§ **EXERCISE TASK**
List each line of the data that holds the string "axis".

/---

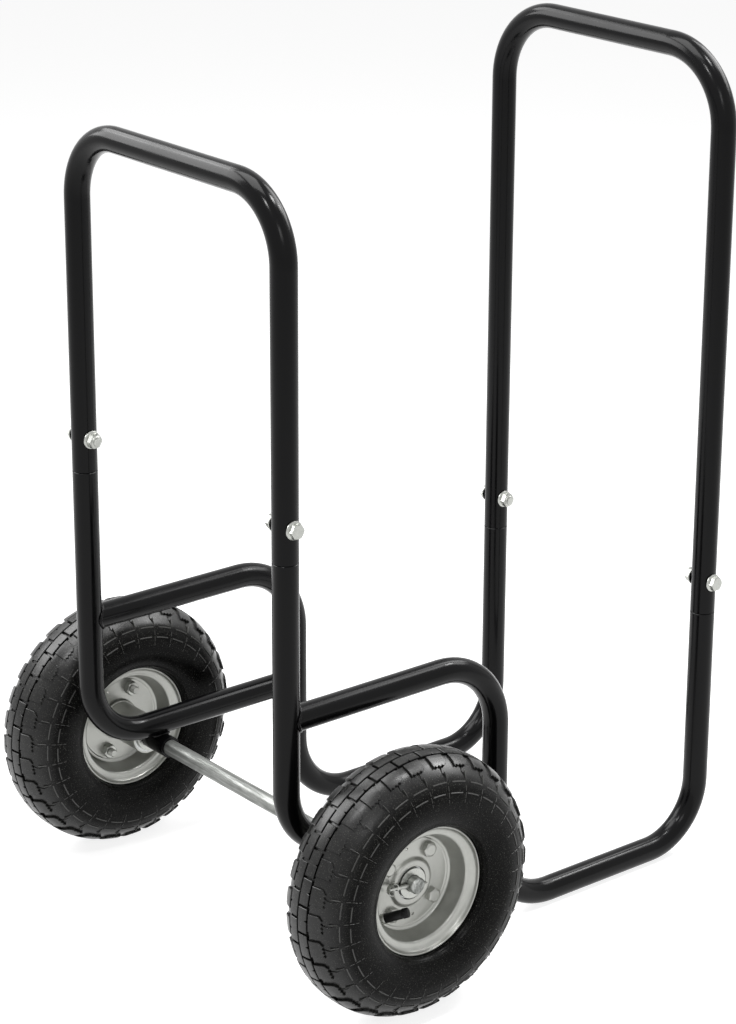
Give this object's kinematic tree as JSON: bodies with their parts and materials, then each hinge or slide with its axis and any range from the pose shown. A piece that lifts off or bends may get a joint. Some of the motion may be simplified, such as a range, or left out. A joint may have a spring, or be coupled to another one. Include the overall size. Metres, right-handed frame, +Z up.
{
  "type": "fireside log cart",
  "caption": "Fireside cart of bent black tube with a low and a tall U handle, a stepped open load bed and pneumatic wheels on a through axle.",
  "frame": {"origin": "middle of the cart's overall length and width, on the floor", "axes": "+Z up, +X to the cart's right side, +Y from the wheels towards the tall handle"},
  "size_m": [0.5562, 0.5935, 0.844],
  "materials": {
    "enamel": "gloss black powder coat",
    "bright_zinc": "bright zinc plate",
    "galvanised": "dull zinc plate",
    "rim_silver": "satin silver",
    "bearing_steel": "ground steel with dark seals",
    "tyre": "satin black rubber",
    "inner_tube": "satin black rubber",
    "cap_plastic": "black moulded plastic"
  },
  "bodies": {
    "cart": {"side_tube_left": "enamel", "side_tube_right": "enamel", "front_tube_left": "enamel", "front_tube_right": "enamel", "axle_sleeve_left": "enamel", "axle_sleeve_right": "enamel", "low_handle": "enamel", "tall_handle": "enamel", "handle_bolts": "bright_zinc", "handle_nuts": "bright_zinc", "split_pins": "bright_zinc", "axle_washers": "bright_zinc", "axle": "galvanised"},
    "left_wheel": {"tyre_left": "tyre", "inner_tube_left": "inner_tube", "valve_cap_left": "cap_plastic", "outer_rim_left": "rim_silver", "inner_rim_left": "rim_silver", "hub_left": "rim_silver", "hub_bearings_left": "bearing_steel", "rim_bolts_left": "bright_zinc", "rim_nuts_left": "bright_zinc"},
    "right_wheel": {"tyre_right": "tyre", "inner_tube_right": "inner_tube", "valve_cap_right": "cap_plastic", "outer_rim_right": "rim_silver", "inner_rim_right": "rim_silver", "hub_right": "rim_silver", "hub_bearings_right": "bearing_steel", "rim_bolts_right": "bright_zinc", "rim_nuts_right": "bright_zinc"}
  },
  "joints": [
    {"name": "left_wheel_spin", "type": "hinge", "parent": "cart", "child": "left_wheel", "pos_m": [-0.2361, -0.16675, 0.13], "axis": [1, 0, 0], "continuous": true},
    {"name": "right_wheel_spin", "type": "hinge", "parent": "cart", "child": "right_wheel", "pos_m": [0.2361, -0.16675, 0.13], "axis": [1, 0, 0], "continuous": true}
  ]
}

\---

§ **EXPECTED ANSWER**
Give this object's kinematic tree as JSON: bodies with their parts and materials, then each hinge or slide with its axis and any range from the pose shown. A piece that lifts off or bends may get a joint. Some of the motion may be simplified, such as a range, or left out. A joint may have a spring, or be coupled to another one. Include the overall size. Metres, right-handed frame, +Z up.
    {"name": "left_wheel_spin", "type": "hinge", "parent": "cart", "child": "left_wheel", "pos_m": [-0.2361, -0.16675, 0.13], "axis": [1, 0, 0], "continuous": true},
    {"name": "right_wheel_spin", "type": "hinge", "parent": "cart", "child": "right_wheel", "pos_m": [0.2361, -0.16675, 0.13], "axis": [1, 0, 0], "continuous": true}